After Electrelane, special mention has to go to Spektrum, who played a very fine, very ecclectic set and then proceeded to give Incendiary's parched team free and unlimited access to their (admittedly overstocked) beer fridge.



At this point we ran into Sons and Daughters, who were busy tuning up. Scott kindly offered us seats and politely passed round some aniseed liqueur, as a pay off for Spektrum's booze. Tom White joined us (replete with a pink silk scarf) and proceeded to taste the afore-mentioned liqueur with gusto and some abandon; eventually finding sanctuary on the verdant greensward.
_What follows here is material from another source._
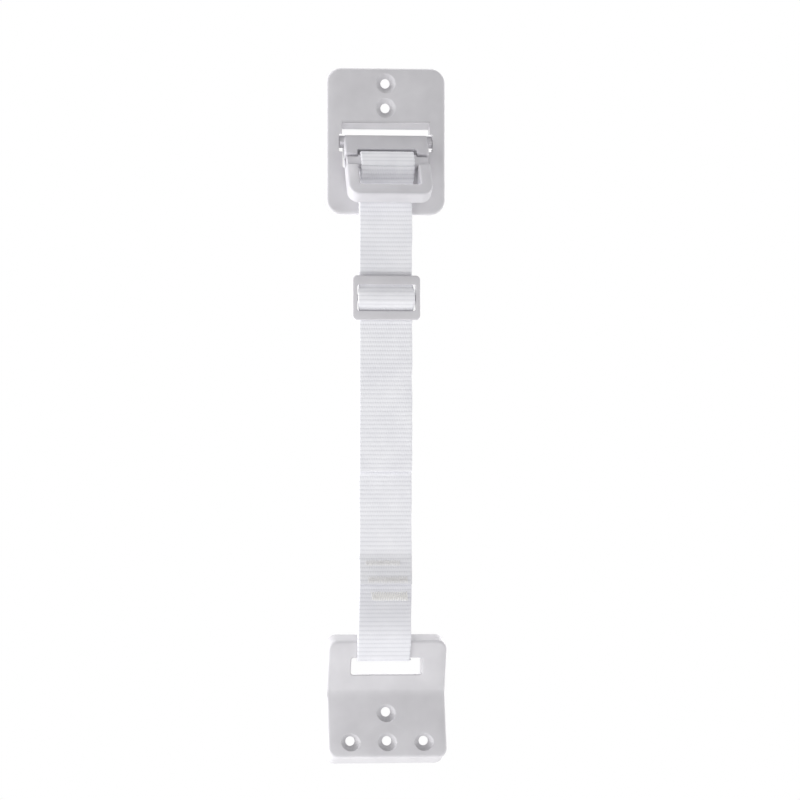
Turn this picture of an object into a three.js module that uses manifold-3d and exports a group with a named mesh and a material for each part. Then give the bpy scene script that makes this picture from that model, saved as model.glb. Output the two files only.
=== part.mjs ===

Suitably refreshed, we decided to watch Sons and Daughters, who were absolutely brilliant. Acerbic, sharp, passionate, Dance Me In was the highlight of a marvellous half an hour. A steaming and baying crowd lapped it up. Sons and Daughters always seem to revel in confronting their audience; it's the sign of a good band. They did so when supporting Franz Ferdinand last year and at Metropolis they were in belligerent form, bashing out the tracks from Love the Cup with a giddy, cocksure abandon. We were on a high that, for me was shattered by watching DFA 1979, who pissed me off with their set, which was a long, drawn out and ultimately boring jam a million years away in quality and wit from superior outfits like Brain Donor.


Maybe I'm being unfair, but it all reeked of smugness and self-regard. After this it was time for some frisbee action with our chums Brakes (yes, we did spend most of the weekend with them; you might have guessed), in which Incendiary emerged victorious (despite the rather clever use of a stick by Mr Marc Beatty).


Ahh... Happy memories are made of this.